An Archive is not forever. It may last ten, twenty years, enough to pass the torch. Then the next technology will come along and make digital passé.
       I went to a wedding recently. The bride, the shy woman I knew was radiant, warm, and in Charge, like a queen. Art like a vow, can do this. Archives can’t. An Archive can only serve, awaiting discovery. An Archive can provide evidence, but not more. Its collections are fragmented, pieces lifted out of a stream, for someone else, missing pieces could tell another story. You have to come to your own conclusion.
       Forgive the anecdotes but here’s another: One night I was leaving work very late. It was almost dawn when I noticed someone crouching in the doorway of the restaurant next door. He had a small alter and some candles he was trying to lite. I asked him what he was doing. He said he had just renovated his restaurant and the grand opening was tomorrow. So he was doing necessary rituals to Kuan Kung, the red faced deity at the entrance doorway. I asked him if he believed in such things. He said no. Then, I asked, why are you doing this? He said, just in case! AAAC Artist Archive and artasiamerica.org aims to be responsible, responsible to the general public and to an Asian American audience. We live with so much absurdity, so much that is out of sync, dreamland is an essential part of the economy. How can we make sense, deep sense? And when it’s time, will we be ready to let contradictions go?
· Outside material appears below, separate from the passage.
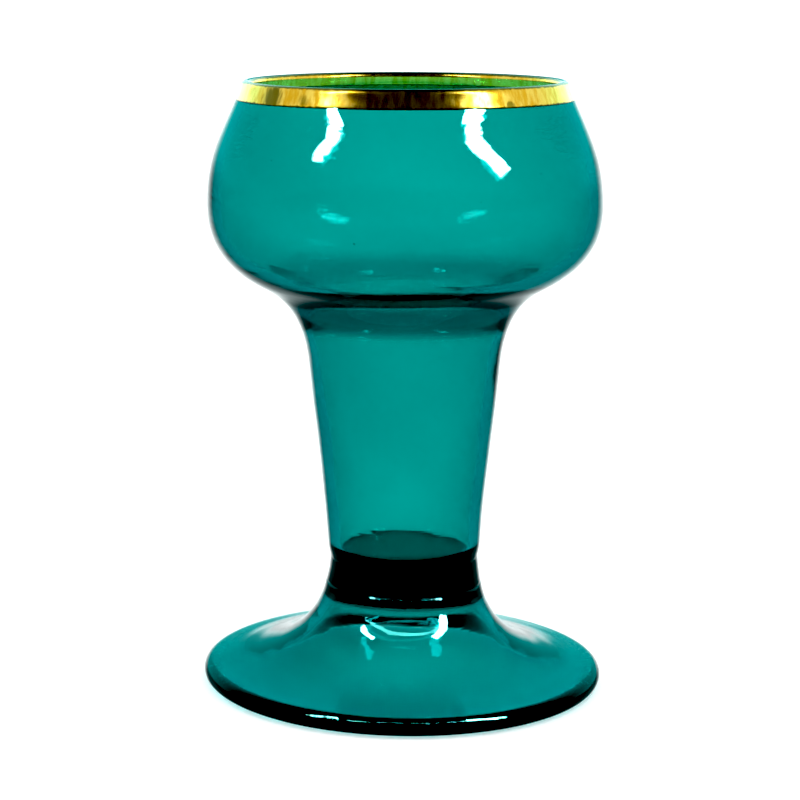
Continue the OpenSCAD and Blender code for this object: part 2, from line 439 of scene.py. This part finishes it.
def add_glass(name, node, line, place, relief):
    piece = turned(name, line, place, relief)
    piece.data.materials.append(glass)
    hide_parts(node)
    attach(piece, "root")
    return piece


# the bowl and stem reach down into the post, and the foot reaches up into it
bowl_line = [(r, z - FUSED_BY if z < joint_z + SLACK else z) for r, z in bowl_line]
foot_line = [(r, z + FUSED_BY if z > post_z - SLACK else z) for r, z in foot_line]
bowl_full, post_full, foot_full = (anticlockwise(resampled(on_axis(line)))
                                   for line in (bowl_line, post_line, foot_line))
glass_bowl = add_glass("glass_bowl_and_stem", "bowl_and_stem", bowl_full, leaning.__matmul__, bowl_relief)
glass_post = add_glass("glass_post", "joining_post", post_full, lean_above_joint, no_relief)
glass_foot = add_glass("glass_foot", "foot", foot_full, upright.__matmul__, foot_relief)


# ---------------------------------------------------------------- the gold

def ragged_edge(seed, size, low, high):
    """An uneven edge all round: a sum of waves, weaker as they get finer."""
    rng = np.random.default_rng(seed)
    angle = np.linspace(0, 2 * math.pi, FILM_AROUND, endpoint=False)
    lobes = np.arange(low, high)
    waves = np.sin(lobes[:, None] * angle + rng.uniform(0, 2 * math.pi, len(lobes))[:, None])
    return size * (waves / lobes[:, None] ** 0.7).sum(axis=0)


def add_gold(name, node, outside, top_seed, low_seed):
    """A film on one face of the lip. Its inner side and its edges lie a little way into the glass."""
    crest = int(np.argmax(bowl_full[:, 1]))
    face = bowl_full[crest::-1] if outside else bowl_full[crest:]
    normal = outward(face) * (-1 if outside else 1)
    along = lengths(face)

    # the two edges, as lengths down the face from the crest
    band = np.array(half_section(node, leaning))
    down, so_far = -face[:FILM_REACH, 1], along[:FILM_REACH]
    top = np.interp(-band[:, 1].max(), down, so_far) + ragged_edge(top_seed, TOP_RAG, 5, 160)
    low = np.interp(-band[:, 1].min(), down, so_far) + ragged_edge(low_seed, LOW_RAG, 2, 90)

    # each ring lies at a share of the way across, and is lifted off the face
    shares = np.linspace(0, 1, FILM_ROWS)
    sunk = abs(2 * shares - 1) ** FILM_SQUARE
    stops = list(zip(shares, FILM_T * (1 - sunk) - FUSED_BY * sunk))
    stops += [(share, -2 * FUSED_BY) for share in shares[::-1]]
    if outside:
        stops.reverse()
    angle = np.linspace(0, 2 * math.pi, FILM_AROUND, endpoint=False)
    rings = []
    for share, lift in stops:
        s = top + share * (low - top)
        radius = np.interp(s, along, face[:, 0]) + lift * np.interp(s, along, normal[:, 0])
        height = np.interp(s, along, face[:, 1]) + lift * np.interp(s, along, normal[:, 1])
        rings.append(np.stack([radius * np.cos(angle), radius * np.sin(angle), height], axis=-1))

    piece = mesh_piece(name, rings, leaning.__matmul__, True)
    mark = piece.data.attributes.new("across", "FLOAT", "POINT")
    mark.data.foreach_set("value", np.repeat([share for share, _ in stops], FILM_AROUND))
    piece.data.materials.append(gold)
    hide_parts(node)
    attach(piece, "root")
    return piece


gold_outside = add_gold("gold_band_outside", "gilt_band_outside", True, 21, 22)
gold_inside = add_gold("gold_band_inside", "gilt_band_inside", False, 23, 24)


# ---------------------------------------------------------------- studio

def add_floor(reach, drop, facets):
    """White paper whose glow fades under the glass, a painted shadow. Reflections pass it by and see the
    room.
    """
    paper, tree, bsdf = new_material("white_paper")
    bsdf.inputs["Base Color"].default_value = PAPER
    bsdf.inputs["Roughness"].default_value = 1.0
    bsdf.inputs["Specular IOR Level"].default_value = 0.0
    bsdf.inputs["Emission Color"].default_value = (1, 1, 1, 1)
    # painted shadow: the paper's glow fades to none under the glass
    from_centre = vector_sums(tree, "DISTANCE", position(tree), (0, 0, 0), "Value")
    glow_with_painted_shadow = spread(tree, from_centre, 18 * MM, 46 * MM, 0.0, PAPER_GLOW)
    tree.links.new(glow_with_painted_shadow, bsdf.inputs["Emission Strength"])

    angle = np.linspace(0, 2 * math.pi, facets, endpoint=False)
    corners = [(reach * math.cos(a), reach * math.sin(a), 0) for a in angle]
    mesh = bpy.data.meshes.new("floor")
    mesh.from_pydata(corners, [], [tuple(range(facets))])
    mesh.materials.append(paper)
    floor = bpy.data.objects.new("floor", mesh)
    bpy.context.collection.objects.link(floor)
    floor.location.z = -drop
    floor.visible_glossy = False


def direction(azimuth, elevation):
    """Azimuth 0 is the camera's side, towards -Y, and grows towards +X."""
    a, e = math.radians(azimuth), math.radians(elevation)
    return Vector((math.sin(a) * math.cos(e), -math.cos(a) * math.cos(e), math.sin(e)))


def add_room(scene):
    """A white room. Reflections see only its back wall, and a faint tint on the far side."""
    scene.world = bpy.data.worlds.new("studio")
    scene.world.use_nodes = True
    room = scene.world.node_tree
    white = room.nodes["Background"]
    white.inputs["Color"].default_value = (1, 1, 1, 1)

    way = room.nodes.new("ShaderNodeTexCoord").outputs["Generated"]
    height = upright_part(room, way)
    facing = vector_sums(room, "DOT_PRODUCT", way, -direction(0, WALL_DOWN), "Value")

    # the glossy flag is set for refracted light too, so that share is taken off
    ray = room.nodes.new("ShaderNodeLightPath")
    through = ray.outputs["Is Transmission Ray"]
    reflected = sums(room, "MAXIMUM", sums(room, "SUBTRACT", ray.outputs["Is Glossy Ray"], through), 0.0)
    straight = sums(room, "SUBTRACT", 1.0, sums(room, "ADD", reflected, through))

    # seen in reflections: the back wall, from the table's edge up to eye level
    back_wall = spread(room, facing, 0.84, 0.975, DARK, WHITE)
    below_eyes = spread(room, height, 0.13, 0.0, 0.06, 1.0)
    above_table = spread(room, height, -0.45, -0.22, 0.45, 1.0)
    mirrored = times(room, back_wall, times(room, below_eyes, above_table))

    # seen through the glass: the half of the room behind it
    behind = spread(room, facing, -0.3, 0.3, 0.04, WHITE)
    seen = sums(room, "ADD", times(room, reflected, mirrored), times(room, through, behind))
    strength = sums(room, "ADD", seen, times(room, straight, WHITE))
    room.links.new(strength, white.inputs["Strength"])

    # the tint, mostly above the table
    tinted = room.nodes.new("ShaderNodeBackground")
    tinted.inputs["Color"].default_value = FAR_TINT
    far_side = spread(room, facing, 0.1, 0.85, 0, 0.8)
    above = spread(room, height, -0.05, 0.1, 0.12, 1.0)
    room.links.new(times(room, reflected, times(room, far_side, above)), tinted.inputs["Strength"])

    both = room.nodes.new("ShaderNodeAddShader")
    room.links.new(white.outputs[0], both.inputs[0])
    room.links.new(tinted.outputs[0], both.inputs[1])
    room.links.new(both.outputs[0], room.nodes["World Output"].inputs["Surface"])


def lit_together(name, pieces):
    group = bpy.data.collections.new(name)
    for piece in pieces:
        group.objects.link(piece)
    return group


def softbox(name, lights, azimuth, elevation, width, height, radiance, roll=0):
    """A lamp that shows in reflections on the pieces it lights. Width, height and roll are angles."""
    data = bpy.data.lights.new(name, "AREA")
    data.shape = "RECTANGLE"
    data.size = 2 * LAMP_DISTANCE * math.tan(math.radians(width / 2))
    data.size_y = 2 * LAMP_DISTANCE * math.tan(math.radians(height / 2))
    data.energy = radiance * math.pi * data.size * data.size_y
    lamp = bpy.data.objects.new(name, data)
    bpy.context.collection.objects.link(lamp)
    way = direction(azimuth, elevation)
    lamp.location = LAMP_AIM + way * LAMP_DISTANCE
    lamp.rotation_euler = (way.to_track_quat("Z", "Y").to_matrix()
                           @ Matrix.Rotation(math.radians(roll), 3, "Z")).to_euler()
    lamp.visible_camera = False
    lamp.visible_diffuse = False
    lamp.light_linking.receiver_collection = lights


def add_camera(scene):
    lens = bpy.data.cameras.new("camera")
    lens.lens = LENS
    lens.sensor_width = 36
    lens.clip_start = 0.01
    camera = bpy.data.objects.new("camera", lens)
    bpy.context.collection.objects.link(camera)
    camera.location = CAMERA_AT
    camera.rotation_euler = (Matrix.Rotation(math.radians(90 - CAMERA_DOWN), 3, "X")
                             @ Matrix.Rotation(math.radians(CAMERA_ROLL), 3, "Z")).to_euler()
    scene.camera = camera


scene = bpy.context.scene
add_floor(reach=5.0, drop=0.2 * MM, facets=64)
add_room(scene)

vitreous = lit_together("vitreous", (glass_bowl, glass_post, glass_foot))
gilded = lit_together("gilded", (gold_outside, gold_inside))
footed = lit_together("footed", (glass_foot,))
for lights, radiance in ((vitreous, 300), (gilded, 14)):
    softbox("softbox_left", lights, -53, 38.5, width=5.5, height=21, radiance=radiance, roll=-26)
    softbox("softbox_right", lights, 54.5, 33, width=9, height=27, radiance=radiance, roll=26)
softbox("strip", footed, 5, 40, width=105, height=4, radiance=20)
softbox("panel_left", gilded, -104, 30, width=104, height=80, radiance=0.82)
softbox("panel_right", gilded, 104, 30, width=104, height=80, radiance=0.9)
softbox("panel_back", gilded, 180, 14, width=90, height=30, radiance=1.0)
add_camera(scene)

scene.view_settings.view_transform = "Standard"
scene.view_settings.use_curve_mapping = True
scene.view_settings.curve_mapping.black_level = (BLACK_LEVEL, BLACK_LEVEL, BLACK_LEVEL)
scene.view_settings.curve_mapping.update()

# light crosses many faces of glass before it is out
scene.cycles.max_bounces = 32
scene.cycles.transmission_bounces = 32
scene.cycles.glossy_bounces = 16
scene.cycles.diffuse_bounces = 4
scene.cycles.transparent_max_bounces = 16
      On PBS recently there was a documentary on the Trail of Tears. That's when in 1838 the Cherokee were stripped of their rights and forced to move against their will on 'The Trail of Tears' by the US government. An archive was established and is maintained by individual Cherokees. Their practice is to pray for everyone, not just all those who died on the Trail, and not just for those who took part in the slaughter, but for everyone.
      What’s on the horizon for us, for this civilization? The individuals who maintain this archive, children of those survivors of the Trail, gave me the sense that a whole other story is on the horizon, yet untold, a story that is not secular, and perhaps not sacred, but very near it.